All I’m saying is that if a weakened Russia is your wish, be careful what you ask for....the Muslims are looking at Russia as their big prize, and their numbers are growing throughout the country.
My only complain with Putin is his continued support of Iran.
Russians have suffered enough. The ones still alive are not the ones who put themselves and their loved ones in great danger but the multitudes who kept the faith quietly in the hope that God would rescue them. Both roles take courage.
In any case, they are not about to protest in a church. That’s the issue, not whether the people are activist enough. And if they were not activist enough for some, that doesn’t mean they merit this kind of blasphemy.
Somehow, I think Solzhenitzen would be much more sympathetic to what Pussy Riot did than to those who fail to stand up to Putin by going to church and not demanding their church be a house of worship instead of an organ of a fascist state.
Did I say that? I said take to the streets with pitchforks. The real fight is against Putin and his goons, not the church elders. But the church elders have to know their flock won't be led down that path before they will take a stand.
If you’ve not done so already, I encourage you to actually read their statements to the court. They quote Dostoevsky, Solzhenitsin, Bukovsky and scripture, among others, and refer to the trials of Socrates and Brodsky. You may chose to reject their claim because they have a punk aesthetic that you do not find congenial, or because you are offended they sang a song not found in the Russian Orthodox hymnal, “Mother of God, Drive Putin Out, but it is crystal clear that they explicitly place themselves in the Russian intellectual and Christian dissident traditions. To my eyes they have a fully articulated and indeed quite eloquent rationale for doing so.
So what is the proper punishment for these dimwits creating a disturbance? Five years? Ten years? Life? Capital punishment? Two years in prison for acting like an idiot is a tad harsh. I would say if they destroyed things or physically harmed people, but I didn’t read about them wrecking anything or hurting anyone.
News reports have been stating that most Russians do not back this so-called “band” (protesters). Their support seems to be coming from outside Russia.
Your messages are giving the impression that you haven’t seen the video (and other videos) of what these women did and have been doing (together with some men) in Russia.
Here is the profanity-laced (in Russian language) “impromptu performance” they gave in the cathedral:
As you can see, they’re creating a big disturbance... and using profanity in front of the visiting public. Security is trying to remove them gently, and they keep running back to their spots.
But that’s not the only thing they ever did...
Please check out cunning_fish’s post #77 at the link below. There are links to more videos documenting this group’s public protests. There’s a big difference between civil disobedience and what this group has been doing. They’ve been wreaking havoc. You’ll recognize the women’s faces in the videos:
(Ping to cunning_fish)
Do get a grip. The ROC is not an “organ of state fascism.”
Because of their nature (existing without an authority outside of their national or linguistic boundaries, since the Patriarch of Constantinople is not exactly a force anymore and hasn’t been one for probably a millenium or so), Orthodox churches are often more nationalistic than, say, the Catholic Church in a given state. However, it’s a far cry from that to say that this means the ROC is an organ of state fascism.

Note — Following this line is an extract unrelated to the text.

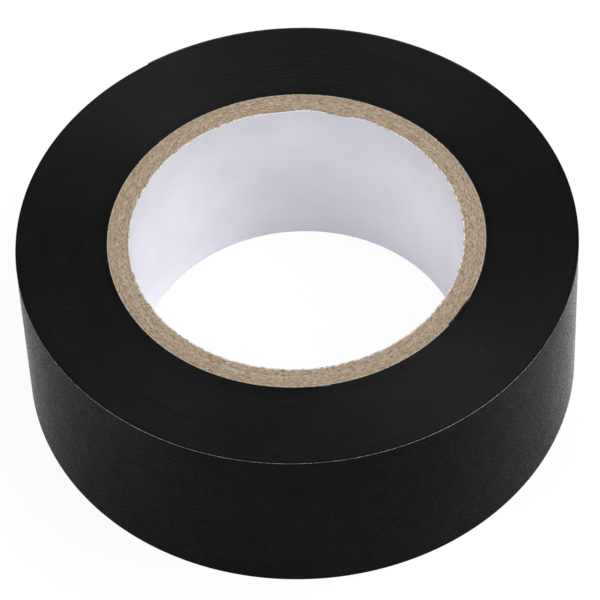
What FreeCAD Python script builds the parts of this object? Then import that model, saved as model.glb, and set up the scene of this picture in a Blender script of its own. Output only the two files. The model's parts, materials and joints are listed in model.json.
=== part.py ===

Pussy Riot picked the church because they wanted to shock and insult; if they had simply wanted to protest some Putin policy, there are many other places they could have done so.
Sorry, Pussy Riot was not making a bold political statement but was like the AIDS “protestors” doing their thing with condoms at St Patrick’s Cathedral.
They deserved a jail sentence, just not such a severe one - although, as I say, by Russian standards, they probably got off lightly.
Many thanks for your ping, Tired of Taxes!
An idea of my post is it’s not acceptable to accept unacceptable.
We may not support these NWO agents there and more important every sane person has to be ready to treat agitators like that upon their arrival to a city near you as if they are a bubonic rats.